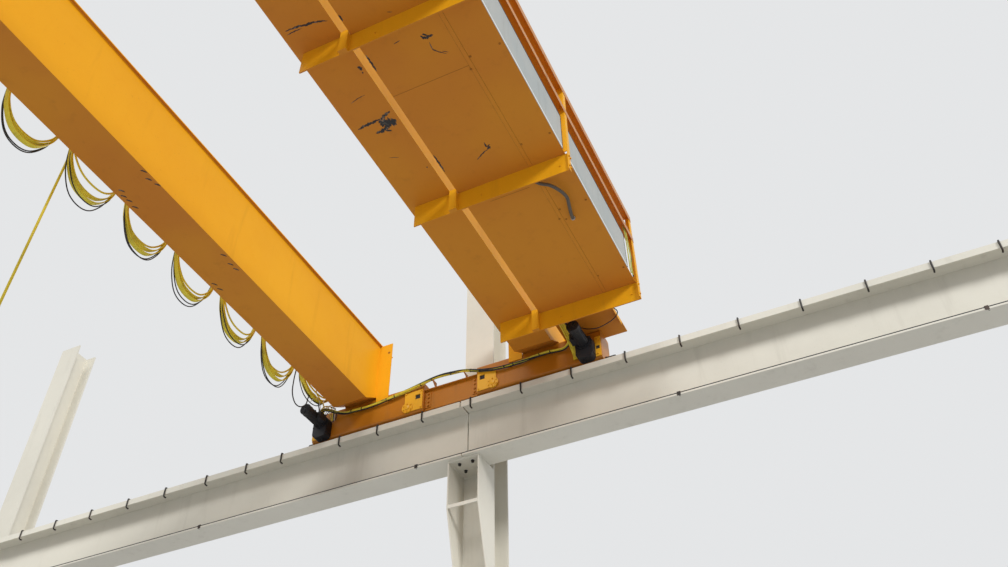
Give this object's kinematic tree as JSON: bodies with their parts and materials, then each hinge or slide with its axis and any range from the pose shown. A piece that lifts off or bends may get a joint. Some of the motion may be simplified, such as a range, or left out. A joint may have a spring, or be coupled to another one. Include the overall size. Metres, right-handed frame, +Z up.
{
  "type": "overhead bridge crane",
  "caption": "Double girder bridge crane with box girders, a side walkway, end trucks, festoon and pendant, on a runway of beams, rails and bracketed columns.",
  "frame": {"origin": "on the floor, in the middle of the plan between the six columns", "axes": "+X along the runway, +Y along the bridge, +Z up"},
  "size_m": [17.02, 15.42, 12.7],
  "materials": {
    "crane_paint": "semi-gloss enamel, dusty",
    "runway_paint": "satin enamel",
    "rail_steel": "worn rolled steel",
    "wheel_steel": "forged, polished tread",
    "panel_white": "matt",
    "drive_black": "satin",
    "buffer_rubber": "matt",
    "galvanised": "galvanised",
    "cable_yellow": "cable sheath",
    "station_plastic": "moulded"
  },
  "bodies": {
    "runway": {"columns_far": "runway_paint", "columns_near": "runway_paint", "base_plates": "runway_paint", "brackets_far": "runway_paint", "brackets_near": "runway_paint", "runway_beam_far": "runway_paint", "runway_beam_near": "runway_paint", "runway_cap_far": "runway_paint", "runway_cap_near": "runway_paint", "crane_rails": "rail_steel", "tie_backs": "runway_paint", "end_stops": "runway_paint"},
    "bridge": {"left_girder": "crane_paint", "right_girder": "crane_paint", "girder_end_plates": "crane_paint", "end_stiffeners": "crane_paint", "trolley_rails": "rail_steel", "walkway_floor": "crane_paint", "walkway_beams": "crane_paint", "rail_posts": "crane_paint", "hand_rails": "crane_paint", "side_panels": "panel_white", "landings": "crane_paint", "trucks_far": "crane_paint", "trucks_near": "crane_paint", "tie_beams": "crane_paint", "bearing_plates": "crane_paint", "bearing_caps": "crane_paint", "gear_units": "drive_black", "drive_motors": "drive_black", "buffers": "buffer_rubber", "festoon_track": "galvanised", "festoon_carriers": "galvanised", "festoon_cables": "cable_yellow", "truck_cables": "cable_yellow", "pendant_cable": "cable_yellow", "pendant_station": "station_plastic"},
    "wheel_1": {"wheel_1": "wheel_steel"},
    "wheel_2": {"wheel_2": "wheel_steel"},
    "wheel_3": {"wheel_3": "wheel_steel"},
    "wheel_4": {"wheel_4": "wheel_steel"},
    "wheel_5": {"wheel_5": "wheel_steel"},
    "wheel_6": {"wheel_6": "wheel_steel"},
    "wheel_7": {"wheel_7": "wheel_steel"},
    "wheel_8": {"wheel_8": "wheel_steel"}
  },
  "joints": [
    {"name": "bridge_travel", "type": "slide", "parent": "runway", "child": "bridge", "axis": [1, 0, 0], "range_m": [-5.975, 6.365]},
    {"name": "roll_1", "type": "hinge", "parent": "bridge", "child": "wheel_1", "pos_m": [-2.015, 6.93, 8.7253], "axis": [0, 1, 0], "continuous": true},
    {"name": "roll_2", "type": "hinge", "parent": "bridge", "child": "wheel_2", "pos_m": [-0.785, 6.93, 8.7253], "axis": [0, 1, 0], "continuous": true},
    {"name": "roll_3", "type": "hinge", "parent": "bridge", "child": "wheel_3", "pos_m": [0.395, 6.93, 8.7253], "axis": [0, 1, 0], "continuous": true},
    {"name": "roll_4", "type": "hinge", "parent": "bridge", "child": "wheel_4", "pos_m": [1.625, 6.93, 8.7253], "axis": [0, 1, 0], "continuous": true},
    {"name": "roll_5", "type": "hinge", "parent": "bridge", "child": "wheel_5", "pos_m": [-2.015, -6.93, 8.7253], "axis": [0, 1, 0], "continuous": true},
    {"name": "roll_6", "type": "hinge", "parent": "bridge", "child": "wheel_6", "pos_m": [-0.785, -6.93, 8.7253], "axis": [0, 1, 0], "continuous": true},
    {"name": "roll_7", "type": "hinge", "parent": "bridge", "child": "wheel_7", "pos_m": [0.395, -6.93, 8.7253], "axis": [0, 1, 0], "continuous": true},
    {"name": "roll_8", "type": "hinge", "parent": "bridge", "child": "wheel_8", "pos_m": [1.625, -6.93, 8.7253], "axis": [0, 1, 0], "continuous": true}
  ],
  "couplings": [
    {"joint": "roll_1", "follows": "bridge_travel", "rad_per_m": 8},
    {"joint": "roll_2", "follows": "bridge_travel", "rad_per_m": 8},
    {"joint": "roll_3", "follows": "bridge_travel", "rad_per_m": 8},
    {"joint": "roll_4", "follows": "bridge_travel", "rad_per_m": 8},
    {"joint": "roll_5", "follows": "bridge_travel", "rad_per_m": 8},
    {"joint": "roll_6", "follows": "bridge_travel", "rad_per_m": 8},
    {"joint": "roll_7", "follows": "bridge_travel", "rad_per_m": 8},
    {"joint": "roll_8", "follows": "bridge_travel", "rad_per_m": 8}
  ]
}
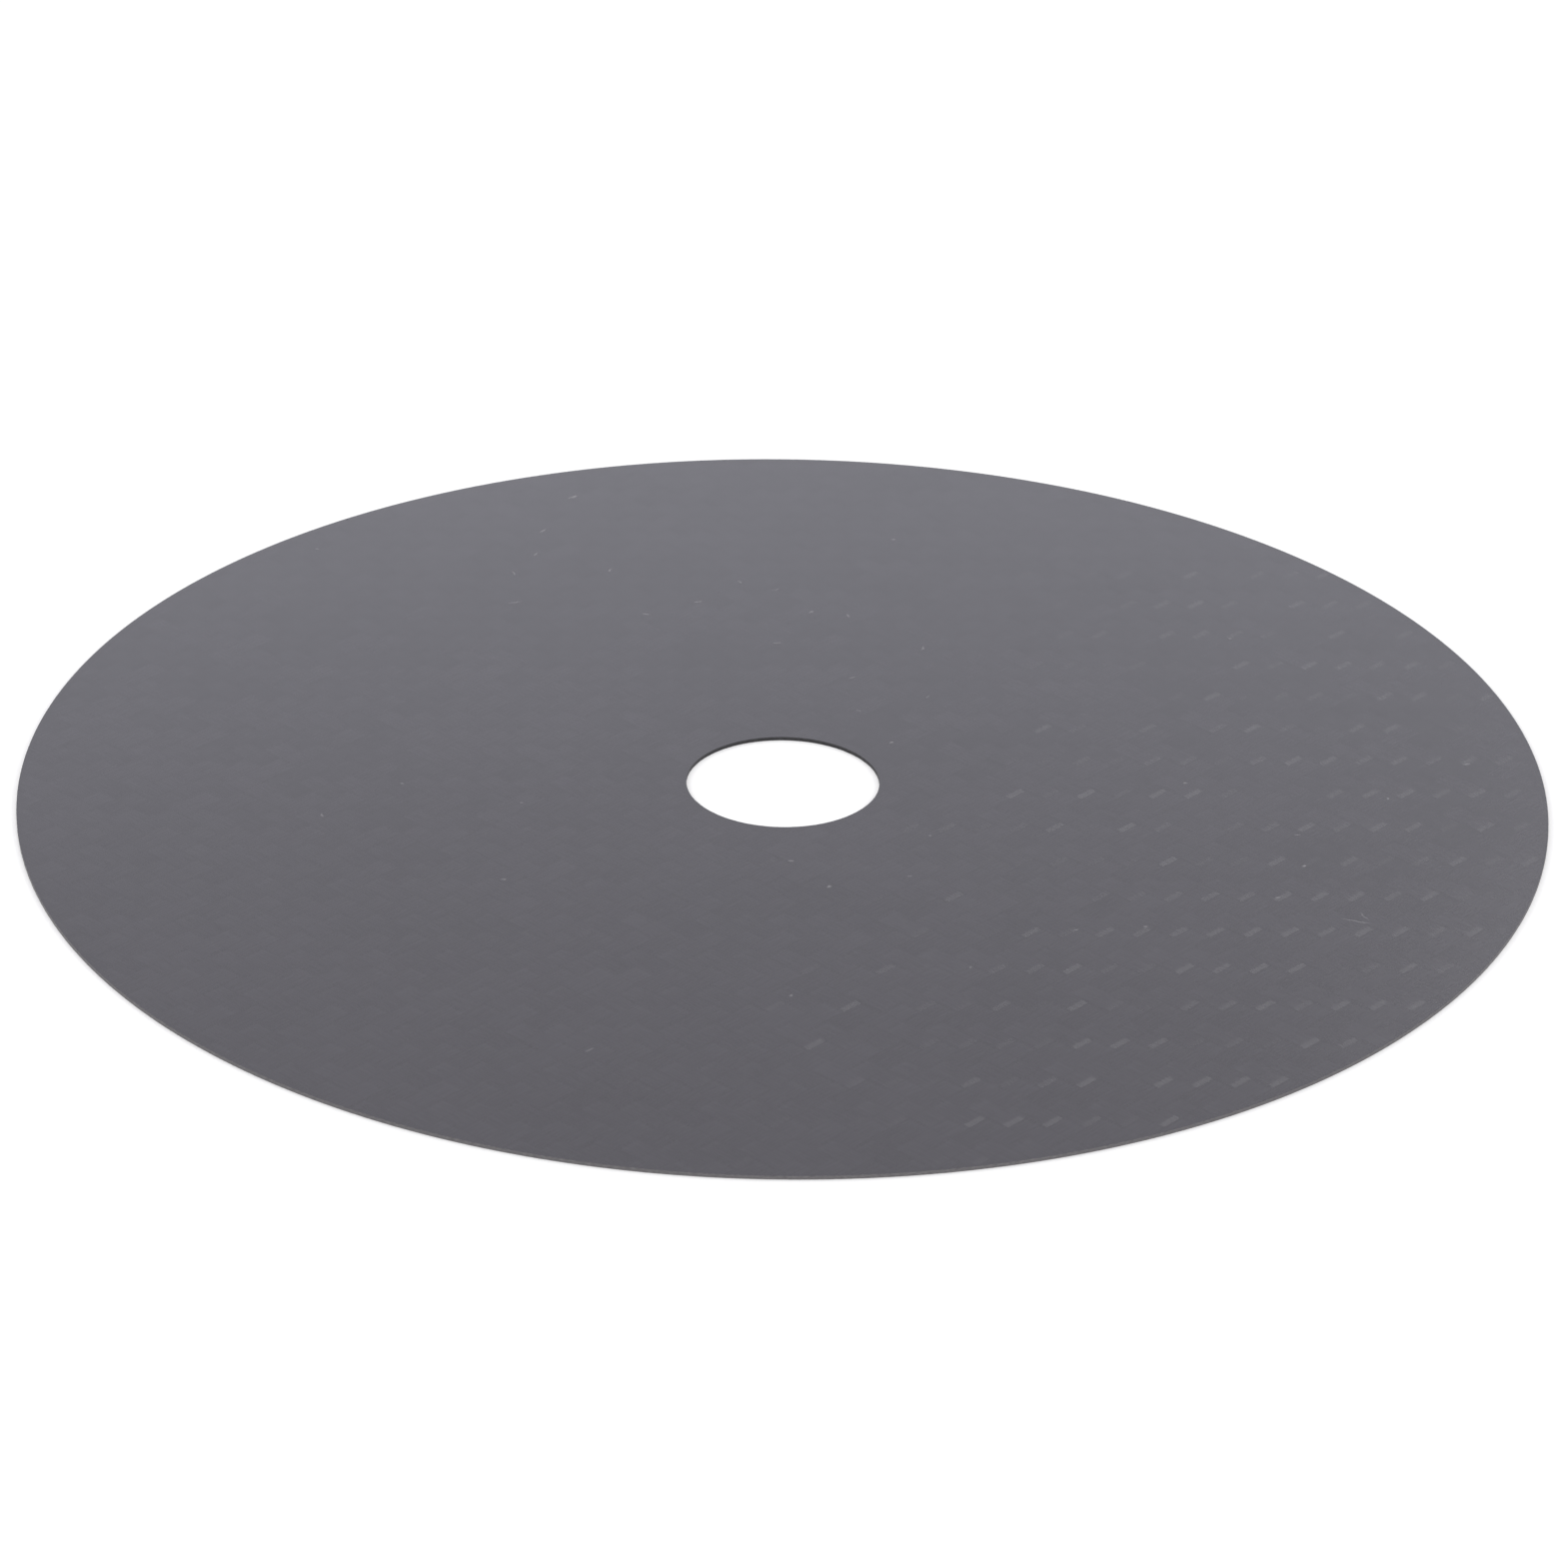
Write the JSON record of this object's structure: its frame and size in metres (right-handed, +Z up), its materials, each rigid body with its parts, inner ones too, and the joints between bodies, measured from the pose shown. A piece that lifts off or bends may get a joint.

* [Stated problem] Using the listing above, reproduce each line without omission.

* [Answer below]
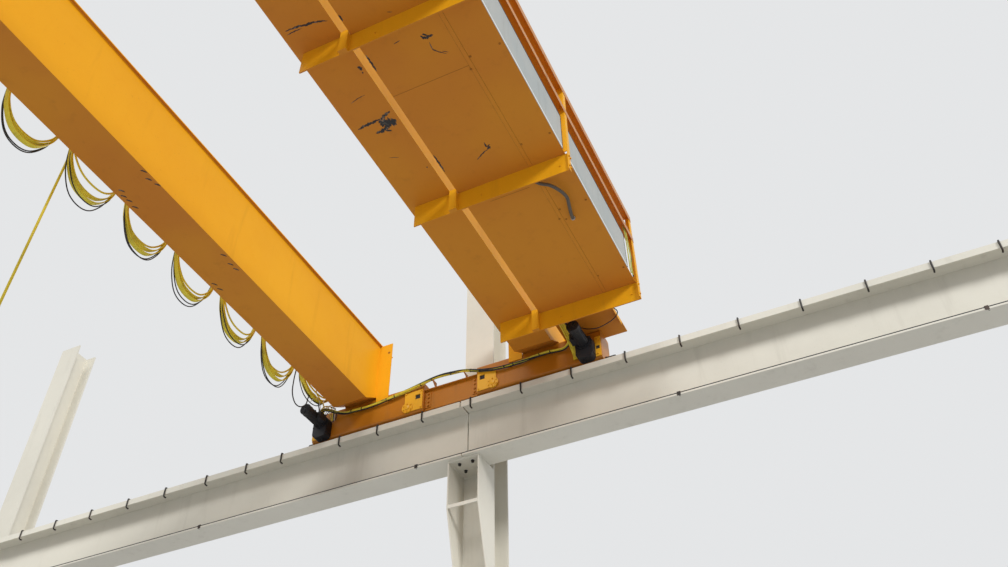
Give this object's kinematic tree as JSON: bodies with their parts and materials, then each hinge or slide with its axis and any range from the pose shown. A piece that lifts off or bends may get a joint. Some of the motion may be simplified, such as a range, or left out. A joint may have a spring, or be coupled to another one. Include the overall size. Metres, right-handed frame, +Z up.
{
  "type": "overhead bridge crane",
  "caption": "Double girder bridge crane with box girders, a side walkway, end trucks, festoon and pendant, on a runway of beams, rails and bracketed columns.",
  "frame": {"origin": "on the floor, in the middle of the plan between the six columns", "axes": "+X along the runway, +Y along the bridge, +Z up"},
  "size_m": [17.02, 15.42, 12.7],
  "materials": {
    "crane_paint": "semi-gloss enamel, dusty",
    "runway_paint": "satin enamel",
    "rail_steel": "worn rolled steel",
    "wheel_steel": "forged, polished tread",
    "panel_white": "matt",
    "drive_black": "satin",
    "buffer_rubber": "matt",
    "galvanised": "galvanised",
    "cable_yellow": "cable sheath",
    "station_plastic": "moulded"
  },
  "bodies": {
    "runway": {"columns_far": "runway_paint", "columns_near": "runway_paint", "base_plates": "runway_paint", "brackets_far": "runway_paint", "brackets_near": "runway_paint", "runway_beam_far": "runway_paint", "runway_beam_near": "runway_paint", "runway_cap_far": "runway_paint", "runway_cap_near": "runway_paint", "crane_rails": "rail_steel", "tie_backs": "runway_paint", "end_stops": "runway_paint"},
    "bridge": {"left_girder": "crane_paint", "right_girder": "crane_paint", "girder_end_plates": "crane_paint", "end_stiffeners": "crane_paint", "trolley_rails": "rail_steel", "walkway_floor": "crane_paint", "walkway_beams": "crane_paint", "rail_posts": "crane_paint", "hand_rails": "crane_paint", "side_panels": "panel_white", "landings": "crane_paint", "trucks_far": "crane_paint", "trucks_near": "crane_paint", "tie_beams": "crane_paint", "bearing_plates": "crane_paint", "bearing_caps": "crane_paint", "gear_units": "drive_black", "drive_motors": "drive_black", "buffers": "buffer_rubber", "festoon_track": "galvanised", "festoon_carriers": "galvanised", "festoon_cables": "cable_yellow", "truck_cables": "cable_yellow", "pendant_cable": "cable_yellow", "pendant_station": "station_plastic"},
    "wheel_1": {"wheel_1": "wheel_steel"},
    "wheel_2": {"wheel_2": "wheel_steel"},
    "wheel_3": {"wheel_3": "wheel_steel"},
    "wheel_4": {"wheel_4": "wheel_steel"},
    "wheel_5": {"wheel_5": "wheel_steel"},
    "wheel_6": {"wheel_6": "wheel_steel"},
    "wheel_7": {"wheel_7": "wheel_steel"},
    "wheel_8": {"wheel_8": "wheel_steel"}
  },
  "joints": [
    {"name": "bridge_travel", "type": "slide", "parent": "runway", "child": "bridge", "axis": [1, 0, 0], "range_m": [-5.975, 6.365]},
    {"name": "roll_1", "type": "hinge", "parent": "bridge", "child": "wheel_1", "pos_m": [-2.015, 6.93, 8.7253], "axis": [0, 1, 0], "continuous": true},
    {"name": "roll_2", "type": "hinge", "parent": "bridge", "child": "wheel_2", "pos_m": [-0.785, 6.93, 8.7253], "axis": [0, 1, 0], "continuous": true},
    {"name": "roll_3", "type": "hinge", "parent": "bridge", "child": "wheel_3", "pos_m": [0.395, 6.93, 8.7253], "axis": [0, 1, 0], "continuous": true},
    {"name": "roll_4", "type": "hinge", "parent": "bridge", "child": "wheel_4", "pos_m": [1.625, 6.93, 8.7253], "axis": [0, 1, 0], "continuous": true},
    {"name": "roll_5", "type": "hinge", "parent": "bridge", "child": "wheel_5", "pos_m": [-2.015, -6.93, 8.7253], "axis": [0, 1, 0], "continuous": true},
    {"name": "roll_6", "type": "hinge", "parent": "bridge", "child": "wheel_6", "pos_m": [-0.785, -6.93, 8.7253], "axis": [0, 1, 0], "continuous": true},
    {"name": "roll_7", "type": "hinge", "parent": "bridge", "child": "wheel_7", "pos_m": [0.395, -6.93, 8.7253], "axis": [0, 1, 0], "continuous": true},
    {"name": "roll_8", "type": "hinge", "parent": "bridge", "child": "wheel_8", "pos_m": [1.625, -6.93, 8.7253], "axis": [0, 1, 0], "continuous": true}
  ],
  "couplings": [
    {"joint": "roll_1", "follows": "bridge_travel", "rad_per_m": 8},
    {"joint": "roll_2", "follows": "bridge_travel", "rad_per_m": 8},
    {"joint": "roll_3", "follows": "bridge_travel", "rad_per_m": 8},
    {"joint": "roll_4", "follows": "bridge_travel", "rad_per_m": 8},
    {"joint": "roll_5", "follows": "bridge_travel", "rad_per_m": 8},
    {"joint": "roll_6", "follows": "bridge_travel", "rad_per_m": 8},
    {"joint": "roll_7", "follows": "bridge_travel", "rad_per_m": 8},
    {"joint": "roll_8", "follows": "bridge_travel", "rad_per_m": 8}
  ]
}
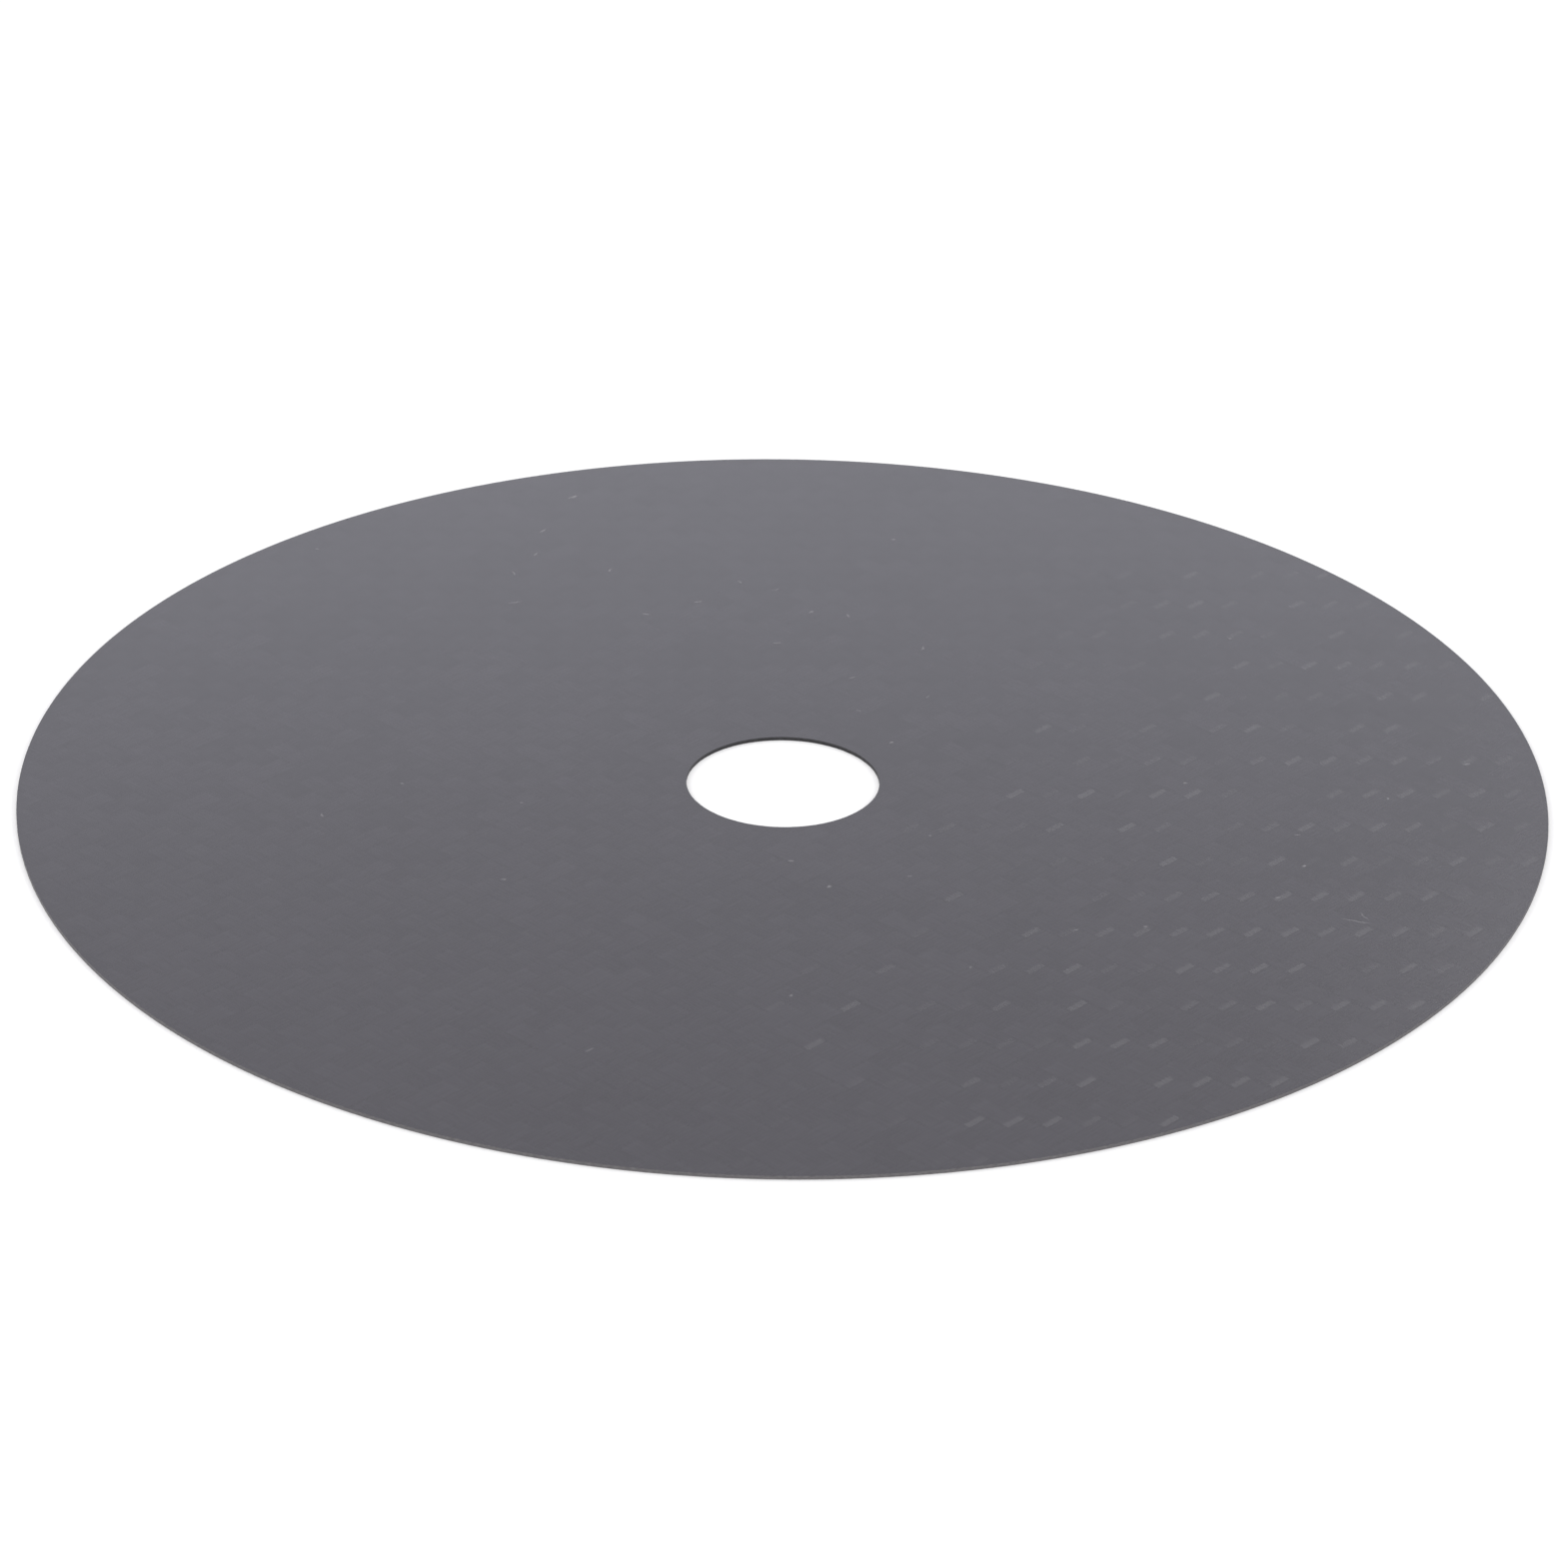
Write the JSON record of this object's structure: its frame and size in metres (right-handed, +Z up), its materials, each rigid body with its parts, inner ones too, and the joints between bodies, measured from the pose shown. A piece that lifts off or bends may get a joint.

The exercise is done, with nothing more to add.